■ **Exercise description**
Write out the data below in full. Keep it exact.

■ **Supplied material**

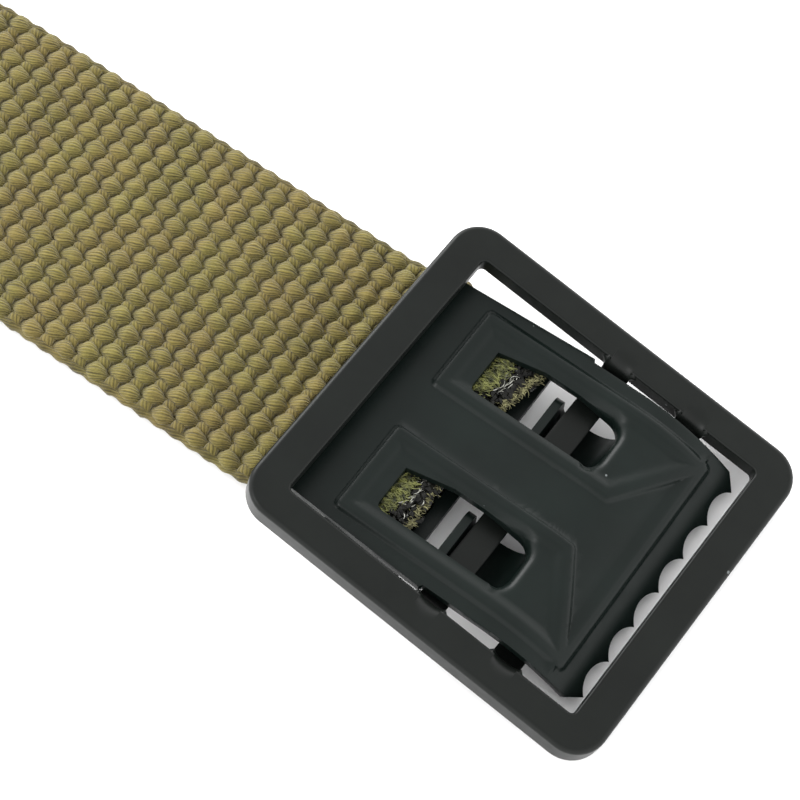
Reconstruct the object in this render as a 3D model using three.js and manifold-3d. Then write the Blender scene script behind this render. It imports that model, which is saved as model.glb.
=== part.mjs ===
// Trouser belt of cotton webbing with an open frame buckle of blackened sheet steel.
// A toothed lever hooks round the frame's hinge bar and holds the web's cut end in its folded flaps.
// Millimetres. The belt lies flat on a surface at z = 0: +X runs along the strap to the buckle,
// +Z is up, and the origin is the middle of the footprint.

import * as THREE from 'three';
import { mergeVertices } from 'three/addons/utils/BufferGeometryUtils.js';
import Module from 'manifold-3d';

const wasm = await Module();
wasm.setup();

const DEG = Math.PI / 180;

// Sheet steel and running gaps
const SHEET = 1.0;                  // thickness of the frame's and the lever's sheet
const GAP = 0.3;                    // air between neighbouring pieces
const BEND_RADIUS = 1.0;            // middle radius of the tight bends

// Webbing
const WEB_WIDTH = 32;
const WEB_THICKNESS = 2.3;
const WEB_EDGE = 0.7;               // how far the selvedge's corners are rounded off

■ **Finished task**
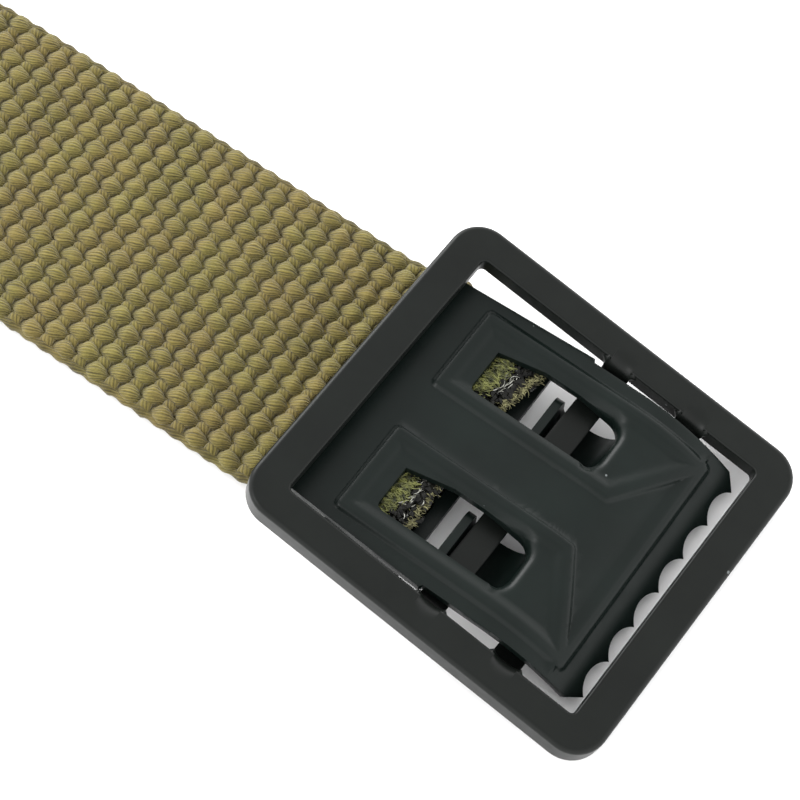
Reconstruct the object in this render as a 3D model using three.js and manifold-3d. Then write the Blender scene script behind this render. It imports that model, which is saved as model.glb.
=== part.mjs ===
// Trouser belt of cotton webbing with an open frame buckle of blackened sheet steel.
// A toothed lever hooks round the frame's hinge bar and holds the web's cut end in its folded flaps.
// Millimetres. The belt lies flat on a surface at z = 0: +X runs along the strap to the buckle,
// +Z is up, and the origin is the middle of the footprint.

import * as THREE from 'three';
import { mergeVertices } from 'three/addons/utils/BufferGeometryUtils.js';
import Module from 'manifold-3d';

const wasm = await Module();
wasm.setup();

const DEG = Math.PI / 180;

// Sheet steel and running gaps
const SHEET = 1.0;                  // thickness of the frame's and the lever's sheet
const GAP = 0.3;                    // air between neighbouring pieces
const BEND_RADIUS = 1.0;            // middle radius of the tight bends

// Webbing
const WEB_WIDTH = 32;
const WEB_THICKNESS = 2.3;
const WEB_EDGE = 0.7;               // how far the selvedge's corners are rounded off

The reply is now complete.